Perhaps even more remarkable than the game itself is that a match of the quality witnessed on Wednesday night is no rarity when it come to North London derbies. Earlier this season, Tottenham won a thrilling match 3-2 at the Emirates, coming from 2-0 down to snatch a precious win. Last year, Spurs all but ended Arsenal’s title hopes with a fantastic 2-1 win at the Lane, marked by a screamer from Danny Rose. However, the best derby in recent memory was played out in the Fall of 2008, when a David Bentley stunner and an Aaron Lennon tap in helped Tottenham and new boss Harry Redknapp to a 4-4 draw at the Emirates Stadium.

So, is the rivalry between Tottenham and Arsenal the greatest in World football? There is no doubt that the fixture which routinely shows off the World’s greatest personnel is the Madrid-Barcelona match, but as proved on Saturday, that match can often disappoint. It has been more than 20 years since a stoppage time goal settled a Madrid-Barca game, whereas Tottenham-Arsenal clashes seem to produce late drama on each and every occasion.

In Italy there are also a series of quite competitive derby matches, most notably the Milan derby, but Sampdoria and Genoa matches are often fiery. In Rome, the Roma-Lazio match has been one tarnished with violence over the years, but it still remains one of the finest occasions in Italian football.

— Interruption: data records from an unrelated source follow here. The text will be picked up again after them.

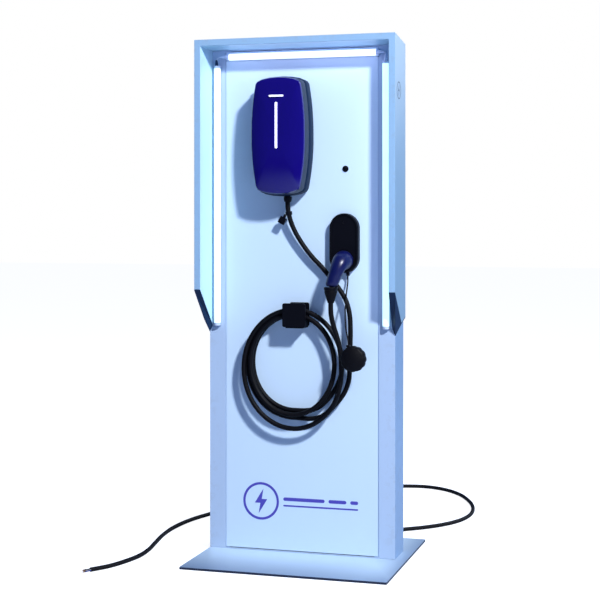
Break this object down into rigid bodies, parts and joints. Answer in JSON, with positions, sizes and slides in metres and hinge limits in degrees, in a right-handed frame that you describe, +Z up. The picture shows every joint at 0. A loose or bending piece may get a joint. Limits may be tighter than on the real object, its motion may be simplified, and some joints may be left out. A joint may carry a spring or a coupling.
{
  "type": "ev charging post",
  "caption": "Floor-standing sheet-metal charging post with a lit hood, a wallbox charger, a holstered connector and its coiled cable.",
  "frame": {"origin": "on the floor, in the middle of the foot plate's and hood's footprint, cords left out", "axes": "+Z up, -Y out of the front panel, +X to the right as seen from the front"},
  "size_m": [1.0964, 1.7785, 1.8],
  "materials": {
    "powder_white": "pale blue-white powder coat, fine satin",
    "plate_blue_white": "pale blue-white powder coat, satin, worn at the edges",
    "dark_cap": "dark navy paint, matt",
    "anodised": "clear anodised extrusion",
    "diffuser": "opal diffuser, lit",
    "lamp_end": "moulded, fine satin",
    "gloss_indigo": "deep indigo, high gloss",
    "slate": "dark slate blue, fine texture",
    "light_bar": "clear light guide, lit",
    "zinc": "zinc plated",
    "board_green": "solder mask",
    "black_plastic": "black, fine moulded texture",
    "handle_blue": "dark blue, satin gloss",
    "grey_plastic": "light grey moulding",
    "rubber": "black, matt",
    "copper": "bare stranded copper"
  },
  "bodies": {
    "post": {"base_plate": "plate_blue_white", "base_screw_1": "zinc", "base_screw_2": "zinc", "base_screw_3": "zinc", "base_screw_4": "zinc", "body_shell": "powder_white", "breaker_body": "grey_plastic", "button_bezel": "black_plastic", "button_switch": "grey_plastic", "cable_clip": "black_plastic", "cable_hook": "black_plastic", "cap_lanyard": "rubber", "charge_cable_coil": "rubber", "charge_cable_lower": "rubber", "charge_cable_upper": "rubber", "din_rail": "zinc", "door_hinge_1": "zinc", "door_hinge_2": "zinc", "dust_cap": "rubber", "front_panel": "powder_white", "holster": "black_plastic", "hood_frame": "powder_white", "lamp_driver": "grey_plastic", "led_base_left": "anodised", "led_base_right": "anodised", "led_base_top": "anodised", "led_cover_left": "diffuser", "led_cover_right": "diffuser", "led_cover_top": "diffuser", "led_end_left_a": "lamp_end", "led_end_left_b": "lamp_end", "led_end_right_a": "lamp_end", "led_end_right_b": "lamp_end", "led_end_top_a": "lamp_end", "led_end_top_b": "lamp_end", "mounting_tray": "zinc", "output_gland": "black_plastic", "supply_cable": "rubber", "supply_cores": "copper", "supply_gland": "black_plastic", "wallbox_back_shell": "slate", "wallbox_board": "board_green", "wallbox_bracket": "zinc", "wallbox_cover": "gloss_indigo", "wallbox_light_bar": "light_bar", "wallbox_relay": "black_plastic", "wallbox_terminals": "grey_plastic", "wing_end_left": "dark_cap", "wing_end_right": "dark_cap"},
    "connector": {"connector_body": "handle_blue", "connector_nose": "black_plastic", "connector_insert": "grey_plastic", "connector_collar": "black_plastic", "connector_nut": "rubber"},
    "button": {"button_cap": "black_plastic"},
    "door": {"rear_door": "powder_white"},
    "lock": {"lock_barrel": "zinc", "lock_cam": "zinc"},
    "breaker_toggle": {"breaker_lever": "black_plastic"}
  },
  "joints": [
    {"name": "connector_pull", "type": "slide", "parent": "post", "child": "connector", "axis": [0, -1, 0], "range_m": [0, 0.055]},
    {"name": "button_press", "type": "slide", "parent": "post", "child": "button", "axis": [0, 1, 0], "range_m": [0, 0.0035], "stiffness_N_per_m": 300, "springref_m": -0.003},
    {"name": "rear_door_hinge", "type": "hinge", "parent": "post", "child": "door", "pos_m": [-0.2955, 0.1268, 0.86], "axis": [0, 0, 1], "range_deg": [0, 110]},
    {"name": "lock_turn", "type": "hinge", "parent": "door", "child": "lock", "pos_m": [0.2065, 0.1211, 0.86], "axis": [0, -1, 0], "range_deg": [0, 90]},
    {"name": "breaker_flip", "type": "hinge", "parent": "post", "child": "breaker_toggle", "pos_m": [-0.0835, 0.0684, 0.82], "axis": [-1, 0, 0], "range_deg": [0, 56]}
  ]
}
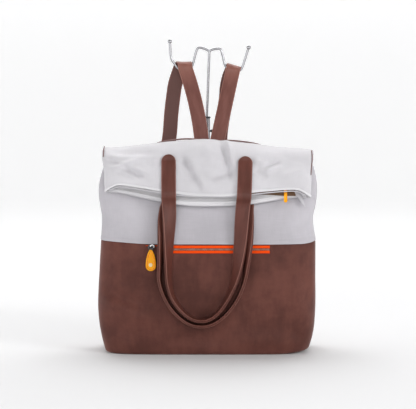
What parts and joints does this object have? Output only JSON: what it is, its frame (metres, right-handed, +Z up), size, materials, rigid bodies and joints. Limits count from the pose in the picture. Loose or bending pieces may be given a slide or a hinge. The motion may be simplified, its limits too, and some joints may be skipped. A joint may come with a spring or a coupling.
{
  "type": "convertible backpack on display stand",
  "caption": "Fold-over canvas tote backpack in grey and brown, its shoulder straps hung on a double hook stand",
  "frame": {"origin": "middle of the base of the bag and its stand, on the surface that both stand on", "axes": "+X to the right seen from the front, -Y towards the front, +Z up"},
  "size_m": [0.4, 0.2968, 0.5659],
  "materials": {
    "brown_cloth": "soft coated cloth, fine grain, low sheen",
    "grey_canvas": "smooth coated canvas, matte",
    "brown_strap": "two-ply strap, satin, edges turned",
    "orange_tape": "woven zip tape",
    "zip_teeth": "coil teeth",
    "mouth_tape": "woven zip tape",
    "yellow_plastic": "glossy moulded pull",
    "chrome": "polished"
  },
  "bodies": {
    "bag": {"lower_body": "brown_cloth", "upper_body": "grey_canvas", "back_handle": "brown_strap", "front_handle": "brown_strap", "left_shoulder_strap": "brown_strap", "right_shoulder_strap": "brown_strap", "pocket_tape_upper": "orange_tape", "pocket_teeth": "zip_teeth", "pocket_tape_lower": "orange_tape", "pocket_slider": "chrome", "mouth_tape": "mouth_tape", "mouth_slider": "chrome", "gusset_tab": "grey_canvas", "stand_base": "chrome", "stand_tube": "chrome", "hook_rod": "chrome"},
    "pocket_pull": {"pocket_pull_link": "chrome", "pocket_pull_drop": "yellow_plastic"},
    "mouth_zip_pull": {"mouth_pull": "yellow_plastic"}
  },
  "joints": [
    {"name": "pocket_pull_hinge", "type": "hinge", "parent": "bag", "child": "pocket_pull", "pos_m": [-0.10101, -0.12481, 0.1944], "axis": [-1, 0, 0], "range_deg": [0, 150]},
    {"name": "mouth_pull_hinge", "type": "hinge", "parent": "bag", "child": "mouth_zip_pull", "pos_m": [0.13699, -0.10959, 0.29957], "axis": [-1, 0, 0], "range_deg": [0, 12]}
  ]
}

Within England itself there are a host of other derby fixtures that challenge North London’s claim to the title, the passion of Liverpool-Everton, and the now more crucial than ever battles between City and United help to provide story lines in the English Premier League season. Some of the smaller teams in England also boast incredible derbies, Newcastle-Sunderland is always nasty and there is certainly no love lost between either Birmingham and Aston Villa or Millwall and West Ham.

Across the border, Scotland sports one of the game’s oldest and most famous matches, the Old Firm Derby, contested several times a year between Celtic and Rangers. Unlike the North London derby, that match contains a host of social and religious connotations, ones that only serve to make the rivalry more fierce.

However, in one way or another Spurs-Arsenal trumps the lot. While lacking the high profile names of Madrid-Barca, Spurs-Arsenal remains a much more local affair, a true derby, not just a rivalry between cities. While the occasional classic is produced in Italian derbies, the lack of high attendances and bubbling atmosphere takes away from the edge produced on derby day, and fan violence unfortunately continues to mar such occasions as well.

In the past, Liverpool-Everton was always an important match, but nowadays it remains crucial merely in the context of Europa League qualification. While goals are always promised when Tottenham and Arsenal kick off, the same cannot be said for United and City. Especially since the arrival of Roberto Mancini, the goals have really dried up, seriously inhibiting the quality of the spectacle.

Ask any Scot, and they’d think you were barmy to claim that Spurs-Arsenal trumped the Old Firm, but in all honesty the quality of play in Scotland is at the level of the English Championship, so it’s difficult to get too excited about the Tartans’ figure head match.

Spurs vs Arsenal is the only match in European and World football which has consistently produced exciting games, made all the more intriguing by the presence of high quality footballers. It pits together two local teams that absolutely loath each other, in a fixture that boasts a rich past, and an even greater present.